The symbiosis between Wikileaks and these mainstream media houses is praiseworthy and heralds a new era in the world of investigative journalism. A true novel experiment in journalism that needs nourishment and support from all those people who have a good heart, because what this collaboration aims to target is corrupt regimes, war-mongering maniacs and the like.

This rare media experiment makes me think what it would be like in India if a similar sort of exposure is initiated by Wikileaks.

“I would love to start an operation from India as well!” Assange told Nupur Basu from UC Berkeley when she met him during a seminar on investigative journalism. He seemed to be excited when she told him about the sting operations in India.

But can he? India is a country where even naming a competitor in a newspaper’s pages is considered sacrilegious, let alone collaborating. In this crazy dog-eat-dog overcrowded media world, it will be foolish to think about such a teamwork. What could be the reasons? Petty ego, parochialism, fears of giving undue advantage to the competitor, wrong notions of public interest journalism…?
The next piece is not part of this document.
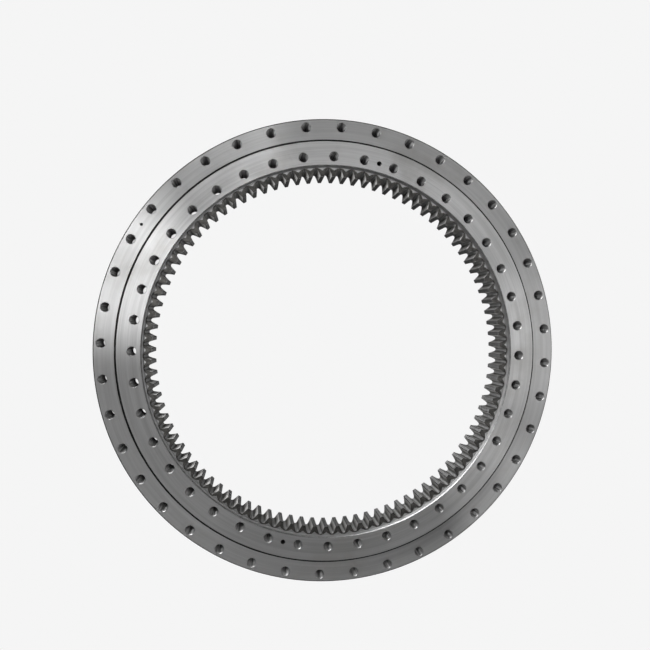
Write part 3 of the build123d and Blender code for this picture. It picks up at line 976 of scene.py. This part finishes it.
# Floor and backdrop that the camera sees, and the shade on that floor under the bearing
STAGE_SIZE = 16.0
STAGE_GAP = 0.1 * MM
PALE = 0.913
SHADE_UNDER = 0.5
SHADE_END = (RIM_RADIUS - 4 * RIM_CHAMFER, RIM_RADIUS - 2 * RIM_CHAMFER)

# Matt floor that the steel mirrors
FLOOR_INSIDE = 0.06
FLOOR_OUTSIDE = 0.85
FLOOR_EDGE = (RIM_RADIUS - 2 * RIM_CHAMFER, RIM_RADIUS)

# Light from all round, and soft round lamps
SKY_STRENGTH = 0.10
LAMP_DISTANCE = 3.0
LAMP_DIAMETER = 0.5

# Rows of lamps: azimuths of the first and the last lamp and elevation in degrees, count, watts of each
LAMP_ROWS = {
    "window": (175.0, 142.0, 58.0, 5, 4.2),
    "low_window": (144.0, 102.0, 22.0, 5, 7.0),
    "right_wall": (6.0, -6.0, 58.0, 2, 2.5),
    "front_right": (-30.0, -42.0, 40.0, 2, 1.5),
    "front_left": (-114.0, -162.0, 58.0, 5, 0.35),
    "ceiling": (90.0, 42.0, 74.0, 3, 1.6),
    "ceiling_right": (18.0, 18.0, 74.0, 1, 3.0),
}


def make_camera():
    """Camera from above with a small shift that puts the ring where it stands in the frame."""
    data = bpy.data.cameras.new("camera")
    data.lens = LENS_MM
    data.sensor_width = SENSOR_MM
    data.shift_x, data.shift_y = SHIFT
    camera = bpy.data.objects.new("camera", data)
    bpy.context.scene.collection.objects.link(camera)
    camera.location = CAMERA_PLACE
    camera.rotation_mode = "QUATERNION"
    camera.rotation_quaternion = Quaternion(CAMERA_TILT.normalized(), CAMERA_TILT.length)
    bpy.context.scene.camera = camera


def glow(shader, brightness):
    """Makes a stage surface shine by itself, so that it stays even."""
    shader.set(Base_Color=grey(0.0), Roughness=1.0, Specular_IOR_Level=0.0)
    shader.set(Emission_Color=grey(1.0), Emission_Strength=brightness)
    return shader.material


def backdrop_material():
    """Pale backdrop of one brightness."""
    return glow(Shader("backdrop_pale"), PALE)


def floor_material():
    """Shining floor with the bearing's own shade, which deepens from the bore to the outer bolt holes."""
    shader = Shader("floor_pale")
    radius, _, _ = about_axis(shader)
    from_bore = shader.between(radius, BORE_RADIUS, OUTER_BOLT_RADIUS)
    by_rim = shader.between(radius, *SHADE_END)
    under = shader.math("SUBTRACT", from_bore, by_rim)
    return glow(shader, shader.math("MULTIPLY_ADD", under, SHADE_UNDER - PALE, PALE))


def mirrored_floor():
    """Matt floor that the steel mirrors: pale round the bearing, in shade under and inside it."""
    shader = Shader("floor_matt")
    radius, _, _ = about_axis(shader)
    outside = shader.between(radius, *FLOOR_EDGE)
    colour = shader.mix(outside, grey(FLOOR_INSIDE), grey(FLOOR_OUTSIDE))
    shader.set(Base_Color=colour, Roughness=1.0, Specular_IOR_Level=0.0)
    return shader.material


def flat_square(name, half, height, material):
    """Level square of the stage."""
    mesh = bpy.data.meshes.new(name)
    corners = [(-half, -half, 0), (half, -half, 0), (half, half, 0), (-half, half, 0)]
    mesh.from_pydata(corners, [], [(0, 1, 2, 3)])
    square = new_object(name, mesh, [material])
    square.location.z = height
    return square


def shown_only(piece):
    """Leaves a piece of the stage to the camera alone, so that it throws no light on the bearing."""
    piece.visible_diffuse = False
    piece.visible_glossy = False
    piece.visible_transmission = False
    piece.visible_shadow = False


def make_stage():
    """Pale floor and backdrop for the camera, and a plain floor whose shade the steel mirrors."""
    half = STAGE_SIZE / 2
    ground = CAD_BOX[0].z - STAGE_GAP
    floor = flat_square("floor", half, ground, floor_material())
    shown_only(floor)
    under = flat_square("floor_lit", half, ground - STAGE_GAP, mirrored_floor())
    under.visible_camera = False
    dome = bmesh.new()
    bmesh.ops.create_icosphere(dome, subdivisions=4, radius=half)
    mesh = bpy.data.meshes.new("backdrop")
    dome.to_mesh(mesh)
    dome.free()
    backdrop = new_object("backdrop", mesh, [backdrop_material()])
    shown_only(backdrop)


def make_lamp(name, azimuth, elevation, watts):
    """Round soft lamp that looks at the bearing's centre."""
    data = bpy.data.lights.new(name, "AREA")
    data.shape = "DISK"
    data.size = LAMP_DIAMETER
    data.energy = watts
    lamp = bpy.data.objects.new(name, data)
    bpy.context.scene.collection.objects.link(lamp)
    turn, rise = math.radians(azimuth), math.radians(elevation)
    direction = polar(math.cos(rise), turn, math.sin(rise))
    lamp.location = direction * LAMP_DISTANCE
    lamp.rotation_mode = "QUATERNION"
    lamp.rotation_quaternion = direction.to_track_quat("Z", "Y")


def make_lamps():
    """Rows of soft lamps on arcs round the bearing."""
    for name, (first, last, elevation, count, watts) in LAMP_ROWS.items():
        for index in range(count):
            azimuth = first + (last - first) * index / max(count - 1, 1)
            make_lamp(f"{name}_{index + 1}", azimuth, elevation, watts)


def make_sky():
    """Weak even light from all round."""
    world = bpy.data.worlds.new("studio")
    world.use_nodes = True
    bpy.context.scene.world = world
    background = world.node_tree.nodes["Background"]
    background.inputs["Color"].default_value = grey(1.0)
    background.inputs["Strength"].default_value = SKY_STRENGTH


def make_studio():
    """Camera, stage and lights."""
    make_camera()
    make_stage()
    make_sky()
    make_lamps()
    bpy.context.scene.view_settings.view_transform = "Standard"


def make_bearing():
    """Fine pieces that stand for the turned CAD nodes, and materials of the others."""
    drilled = drilled_steel("drilled_steel_fine")
    edge = edge_steel("edge_steel_fine")
    shade_painted = shade_painted_steel("dark_edge_steel_fine")
    raceway = raceway_steel("raceway_steel_fine")
    # Edges along which painted shade darkens the faces; the inner face also gets painted shade on one side
    outer_edges = [(OUTER_BORE_RADIUS + GAP_CHAMFER, GAP_SHADE_REACH), (RIM_RADIUS - RIM_CHAMFER, RIM_SHADE_REACH)]
    inner_edges = [(WALL_RADIUS - GAP_CHAMFER, INNER_SHADE_REACH), (BORE_RADIUS + BORE_CHAMFER, INNER_SHADE_REACH)]
    outer_face = turned_steel("ring_steel_fine", grey(0.60), grey(0.52), outer_edges)
    inner_face = turned_steel("gear_ring_steel_fine", grey(0.78), grey(0.63), inner_edges, LIT_SIDE_AZIMUTH)
    space = tooth_space_steel("tooth_space_fine")
    tip = tip_steel("tooth_tip_fine")
    tooth_end = tooth_end_steel("tooth_end_fine")
    make_outer_ring([outer_face, drilled, edge, shade_painted, raceway])
    bore = bore_steel("bore_steel_fine")
    make_inner_ring([inner_face, drilled, edge, shade_painted, raceway, space, tip, tooth_end, bore])
    make_seals(seal_rubber("seal_rubber_fine"))
    dress_cad_nodes()


make_studio()
make_bearing()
During my stint in MiDDAY, Bangalore, one of our editors from Mumbai suggested a new weekly column to carry those news we missed during the week with due credit to the respective newspapers. What’s wrong with? After all, he said, life is very short. Though his suggestion wasn’t implemented, I knew those were the words of sanity, rare in the media.

How long will it take for the Indian media to work in collaboration the way Guardian and others did for the common good of the society, untethered by those obnoxious notions of competition, petty ego, etc? Thousand years? May be.

Well, let’s forget about collaboration. Remember the criminal silence of the Indian mainstream media when Tehelka was mowed down ruthlessly by the Indian government led by the rightwing Hindu nationalist government after it exposed the stinking corruption in the corridors of Indian military. Was it envious of Tehelka? It was one of the rare and sad instances in the history of media freedom when the BJP government virtually unleashed a witch hunt on Tehelka, raiding its offices, falsely implicating its journalists and virtually annihilating the brave venture. It’s another matter that it bounced back like a phoenix. But the Indian media didn’t extend its support when it was needed most, during the moments of crisis faced by one of its peers.